Moore v. Ellis Ex Rel. Ellis

ON MOTION FOR REHEARING

Appellants, subsequent to filing their original Motion for Rehearing, have filed an Amended Motion for Rehearing in which they allege that this Court erred in taxing the entire costs of appeal against them. Simultaneously therewith the appellants aso filed a motion to re-tax the costs. This Court by its written opinion this day delivered and filed disposing of the last mentioned motion has re-adjusted the costs.
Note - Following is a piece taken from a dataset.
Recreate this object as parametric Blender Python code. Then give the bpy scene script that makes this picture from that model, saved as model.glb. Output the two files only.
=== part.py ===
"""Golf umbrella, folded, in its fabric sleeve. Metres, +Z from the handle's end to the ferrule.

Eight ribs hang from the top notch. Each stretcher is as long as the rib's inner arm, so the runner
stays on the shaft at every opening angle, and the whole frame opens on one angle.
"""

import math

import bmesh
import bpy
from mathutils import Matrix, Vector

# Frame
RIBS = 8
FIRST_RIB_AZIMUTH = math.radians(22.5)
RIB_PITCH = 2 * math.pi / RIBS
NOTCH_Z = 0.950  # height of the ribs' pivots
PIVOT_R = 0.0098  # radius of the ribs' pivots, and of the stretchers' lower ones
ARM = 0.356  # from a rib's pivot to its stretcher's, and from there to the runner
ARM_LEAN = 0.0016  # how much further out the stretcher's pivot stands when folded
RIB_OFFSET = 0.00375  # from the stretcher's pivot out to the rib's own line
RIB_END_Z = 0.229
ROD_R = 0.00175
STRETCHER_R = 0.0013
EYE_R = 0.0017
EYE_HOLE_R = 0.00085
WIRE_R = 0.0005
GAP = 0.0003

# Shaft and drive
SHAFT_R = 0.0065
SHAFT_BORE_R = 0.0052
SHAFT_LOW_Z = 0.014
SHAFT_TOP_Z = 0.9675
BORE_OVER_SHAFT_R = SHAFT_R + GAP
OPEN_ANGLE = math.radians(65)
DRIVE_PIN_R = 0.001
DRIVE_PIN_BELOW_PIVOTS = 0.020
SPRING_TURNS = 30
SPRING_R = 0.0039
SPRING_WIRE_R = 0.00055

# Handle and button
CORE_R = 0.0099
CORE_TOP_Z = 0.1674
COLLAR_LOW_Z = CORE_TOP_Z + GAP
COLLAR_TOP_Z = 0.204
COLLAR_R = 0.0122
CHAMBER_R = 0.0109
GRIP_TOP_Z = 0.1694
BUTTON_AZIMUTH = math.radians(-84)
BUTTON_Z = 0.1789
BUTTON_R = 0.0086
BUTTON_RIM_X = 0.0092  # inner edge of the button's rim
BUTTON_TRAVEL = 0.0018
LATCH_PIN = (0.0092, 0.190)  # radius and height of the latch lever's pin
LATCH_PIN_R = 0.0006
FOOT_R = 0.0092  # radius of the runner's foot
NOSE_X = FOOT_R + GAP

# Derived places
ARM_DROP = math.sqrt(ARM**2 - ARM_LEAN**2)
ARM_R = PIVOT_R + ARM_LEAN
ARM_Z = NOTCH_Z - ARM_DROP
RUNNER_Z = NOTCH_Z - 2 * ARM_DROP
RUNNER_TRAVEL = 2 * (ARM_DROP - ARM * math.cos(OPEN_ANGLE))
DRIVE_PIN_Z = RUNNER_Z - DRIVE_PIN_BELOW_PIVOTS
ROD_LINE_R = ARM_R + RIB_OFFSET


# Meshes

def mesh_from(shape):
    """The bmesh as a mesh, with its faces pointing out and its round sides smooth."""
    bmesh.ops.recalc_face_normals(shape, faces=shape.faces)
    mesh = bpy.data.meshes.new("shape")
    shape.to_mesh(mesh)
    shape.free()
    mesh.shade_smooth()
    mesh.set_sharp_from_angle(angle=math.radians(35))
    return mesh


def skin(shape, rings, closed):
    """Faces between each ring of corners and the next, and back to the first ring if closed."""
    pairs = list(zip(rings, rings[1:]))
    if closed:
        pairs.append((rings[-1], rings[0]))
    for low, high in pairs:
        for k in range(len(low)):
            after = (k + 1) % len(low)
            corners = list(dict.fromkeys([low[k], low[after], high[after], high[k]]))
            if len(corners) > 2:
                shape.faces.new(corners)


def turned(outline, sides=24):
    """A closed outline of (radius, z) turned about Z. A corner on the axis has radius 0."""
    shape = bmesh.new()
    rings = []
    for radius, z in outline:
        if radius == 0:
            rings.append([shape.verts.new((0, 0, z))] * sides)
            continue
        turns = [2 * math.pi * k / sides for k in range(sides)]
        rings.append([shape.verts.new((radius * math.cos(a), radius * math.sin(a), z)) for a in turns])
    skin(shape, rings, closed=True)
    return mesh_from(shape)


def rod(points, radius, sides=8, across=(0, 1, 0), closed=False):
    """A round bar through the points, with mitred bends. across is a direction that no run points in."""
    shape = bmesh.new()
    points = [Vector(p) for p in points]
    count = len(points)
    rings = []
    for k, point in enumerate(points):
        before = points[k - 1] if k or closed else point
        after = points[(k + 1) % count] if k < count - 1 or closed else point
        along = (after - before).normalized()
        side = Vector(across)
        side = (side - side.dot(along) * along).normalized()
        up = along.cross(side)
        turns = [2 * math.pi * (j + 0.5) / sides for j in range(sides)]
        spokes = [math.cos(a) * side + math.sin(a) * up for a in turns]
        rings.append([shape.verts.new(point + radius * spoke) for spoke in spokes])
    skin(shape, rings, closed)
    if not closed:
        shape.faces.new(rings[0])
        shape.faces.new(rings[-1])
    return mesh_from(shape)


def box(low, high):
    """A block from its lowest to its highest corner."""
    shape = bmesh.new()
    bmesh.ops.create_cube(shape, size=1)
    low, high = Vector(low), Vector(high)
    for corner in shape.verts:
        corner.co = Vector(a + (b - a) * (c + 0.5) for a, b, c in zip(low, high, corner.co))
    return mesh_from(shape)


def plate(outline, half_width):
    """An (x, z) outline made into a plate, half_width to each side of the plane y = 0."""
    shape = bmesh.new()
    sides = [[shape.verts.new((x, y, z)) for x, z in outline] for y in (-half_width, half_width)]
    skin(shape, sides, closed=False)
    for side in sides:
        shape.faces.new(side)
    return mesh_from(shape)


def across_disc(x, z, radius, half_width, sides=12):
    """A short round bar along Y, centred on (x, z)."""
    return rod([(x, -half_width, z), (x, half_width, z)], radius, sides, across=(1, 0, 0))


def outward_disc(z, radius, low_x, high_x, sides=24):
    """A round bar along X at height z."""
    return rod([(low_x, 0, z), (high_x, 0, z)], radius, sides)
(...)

After careful consideration, we think that the original opinion and judgment of this Court in all other respects are correct and appellants’ Motion for Rehearing and Amended Motion for Rehearing are overruled.

ON MOTION TO RETAX COSTS

The appellees in the trial court recovered a judgment against the appellants in the total sum of $126,500.00. This court in a written opinion delivered and filed on October 6, 1966, found the verdict and judgment to be excessive in the sum of $11,400.00 and suggested that if appellees would file a remittitur in the amount of $11,400.00 within ten days, the judgment of the trial court would be reformed and, as reformed, affirmed. Appellees filed in writing the suggested remittitur on October 13, 1966. The judgment of the trial court, by supplemental opinion of this court delivered and filed on October 20, 1966, was reformed in conformity with such remit-*728titur and, as so reformed, was affirmed. The judgment in this case taxed all the costs against the appellants.
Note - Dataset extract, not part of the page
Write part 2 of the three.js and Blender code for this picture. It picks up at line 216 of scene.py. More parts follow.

The appellants on October 21, 1966, filed in this court its motion to re-tax costs.

As grounds therefor, appellants in their motion make the following statement:

“In the trial of this cause, the jury awarded the Appellee, A. G. Ellis, $24,-000.00 as damages sustained by him for the loss of the services of the minor Plaintiff, Harold Ellis, and for future medical expenses to be incurred by A. G. Ellis on behalf of the minor Plaintiff from the date of the trial to Harold Ellis’ 21st birthday. In their Motion for New Trial, Appellants challenged this finding as having no support in the evidence. The trial court, which had the power to order a remittitur, overruled this contention. On appeal, Appellees virtually conceded the validity of Appellants’ challenge to the above finding. Appellees, however, did not tender a remittitur in the trial court to cure the error raised by Appellants in their Motion for New Trial. For this reason, Appellants were required to prosecute this appeal to secure the relief to which they were entitled and, it is submitted that these facts constitute ‘good cause’ for this Court, under the authority given in Rule 448, T.R.C.P., to tax at least half, or some equitable portion, of the costs of this appeal against the Appellee, A. G. Ellis.”
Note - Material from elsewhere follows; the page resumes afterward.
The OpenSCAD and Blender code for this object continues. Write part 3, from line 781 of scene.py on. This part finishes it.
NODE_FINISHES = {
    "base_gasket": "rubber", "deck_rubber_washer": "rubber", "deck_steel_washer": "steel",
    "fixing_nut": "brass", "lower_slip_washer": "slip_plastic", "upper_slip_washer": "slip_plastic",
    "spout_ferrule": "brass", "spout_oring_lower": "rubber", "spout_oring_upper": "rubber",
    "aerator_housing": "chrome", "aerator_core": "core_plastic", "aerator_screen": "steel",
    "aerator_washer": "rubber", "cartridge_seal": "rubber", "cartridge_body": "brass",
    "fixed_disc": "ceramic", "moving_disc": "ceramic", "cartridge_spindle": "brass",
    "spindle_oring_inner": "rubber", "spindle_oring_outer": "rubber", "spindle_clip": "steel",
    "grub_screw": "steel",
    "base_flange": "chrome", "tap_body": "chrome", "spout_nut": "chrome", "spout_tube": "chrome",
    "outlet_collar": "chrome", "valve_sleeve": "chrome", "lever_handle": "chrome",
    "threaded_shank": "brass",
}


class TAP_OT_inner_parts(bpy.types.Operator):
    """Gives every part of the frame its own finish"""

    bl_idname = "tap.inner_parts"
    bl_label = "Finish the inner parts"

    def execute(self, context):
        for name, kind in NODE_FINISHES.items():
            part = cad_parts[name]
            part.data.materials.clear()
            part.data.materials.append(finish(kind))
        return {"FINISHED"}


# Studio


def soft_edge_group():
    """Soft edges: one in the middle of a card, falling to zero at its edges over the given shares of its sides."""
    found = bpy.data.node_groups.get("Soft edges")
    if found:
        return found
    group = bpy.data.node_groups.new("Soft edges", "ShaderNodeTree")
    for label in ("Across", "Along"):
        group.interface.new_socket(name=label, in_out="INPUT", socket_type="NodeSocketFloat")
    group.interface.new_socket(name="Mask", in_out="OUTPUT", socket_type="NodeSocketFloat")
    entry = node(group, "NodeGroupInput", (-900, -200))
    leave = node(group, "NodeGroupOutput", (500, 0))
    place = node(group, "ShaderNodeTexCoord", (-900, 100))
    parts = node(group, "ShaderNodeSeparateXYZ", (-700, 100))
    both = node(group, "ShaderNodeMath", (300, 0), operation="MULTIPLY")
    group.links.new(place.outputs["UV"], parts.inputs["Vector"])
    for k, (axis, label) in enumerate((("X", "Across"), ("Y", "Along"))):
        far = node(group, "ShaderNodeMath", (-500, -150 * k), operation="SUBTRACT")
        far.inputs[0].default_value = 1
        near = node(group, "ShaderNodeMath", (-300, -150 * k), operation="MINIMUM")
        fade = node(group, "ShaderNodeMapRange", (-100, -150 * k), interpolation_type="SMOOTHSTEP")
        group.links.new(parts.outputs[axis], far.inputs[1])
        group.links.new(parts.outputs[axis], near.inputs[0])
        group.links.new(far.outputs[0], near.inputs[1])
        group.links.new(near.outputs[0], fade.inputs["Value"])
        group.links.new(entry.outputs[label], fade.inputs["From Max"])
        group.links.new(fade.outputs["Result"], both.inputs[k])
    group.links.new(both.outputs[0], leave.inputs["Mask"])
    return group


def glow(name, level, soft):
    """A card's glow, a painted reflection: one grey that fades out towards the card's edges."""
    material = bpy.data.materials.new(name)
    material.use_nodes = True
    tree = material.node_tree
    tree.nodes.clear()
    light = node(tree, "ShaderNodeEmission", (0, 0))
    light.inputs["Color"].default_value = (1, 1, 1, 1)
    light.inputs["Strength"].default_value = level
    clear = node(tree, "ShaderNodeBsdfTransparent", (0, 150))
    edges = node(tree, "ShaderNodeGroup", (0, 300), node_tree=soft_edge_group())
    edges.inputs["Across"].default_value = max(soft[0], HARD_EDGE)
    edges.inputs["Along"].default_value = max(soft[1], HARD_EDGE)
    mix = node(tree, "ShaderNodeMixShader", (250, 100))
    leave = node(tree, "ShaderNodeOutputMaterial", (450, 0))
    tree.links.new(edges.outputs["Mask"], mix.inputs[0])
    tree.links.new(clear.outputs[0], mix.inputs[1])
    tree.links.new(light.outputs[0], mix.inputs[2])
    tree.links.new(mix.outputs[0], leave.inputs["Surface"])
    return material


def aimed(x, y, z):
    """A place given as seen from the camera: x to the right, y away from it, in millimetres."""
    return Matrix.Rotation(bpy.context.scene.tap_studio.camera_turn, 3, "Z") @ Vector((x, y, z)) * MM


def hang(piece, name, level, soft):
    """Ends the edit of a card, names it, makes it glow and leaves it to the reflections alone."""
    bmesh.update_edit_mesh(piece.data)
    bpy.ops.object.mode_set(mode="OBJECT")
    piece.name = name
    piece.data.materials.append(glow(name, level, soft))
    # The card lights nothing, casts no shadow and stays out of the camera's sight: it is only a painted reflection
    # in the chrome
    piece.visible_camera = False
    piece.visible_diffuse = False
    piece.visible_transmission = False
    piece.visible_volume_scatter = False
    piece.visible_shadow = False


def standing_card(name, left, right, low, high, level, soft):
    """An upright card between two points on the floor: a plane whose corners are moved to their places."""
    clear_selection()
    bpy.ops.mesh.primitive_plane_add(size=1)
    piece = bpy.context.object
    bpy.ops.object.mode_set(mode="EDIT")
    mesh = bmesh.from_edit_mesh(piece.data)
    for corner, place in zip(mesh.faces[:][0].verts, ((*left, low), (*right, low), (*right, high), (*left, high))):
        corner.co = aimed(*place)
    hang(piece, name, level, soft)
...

In view of appellants’ 79 assignments of error lodged against the judgment of the trial court, we think it is apparent that the five assignments of error upon which the remittitur was ordered were not the sole cause for this appeal. However, in view of the fact that appellants have obtained certain relief by prosecuting this appeal, and considering the relation of the amount deducted from the judgment to the amount permitted by us to stand, under the discretion given us by Rule 448, T.R.C.P., NINE PER CENT (9%) of the costs of this appeal will be taxed against A. G. Ellis and NINETY-ONE PER CENT (91%) against the appellants. It is so ordered. Bridwell v. Bernard, 159 S.W.2d 981, (Tex.Civ.App.) 1942, writ ref., w. o. m.; De Leon v. Aldrete, 398 S.W.2d 160, (Tex.Civ.App.) 1965, writ ref., n. r. e.; Wichita Nat. Bank v. United States Fidelity & Guaranty Co., 147 S.W.2d 295, (Tex.Civ.App.) 1941, n. w. h.; Pendery v. Panhandle Refining Co., 169 S.W.2d 766, 780, (Tex.Civ.App.) 1943, writ ref., w. o. m.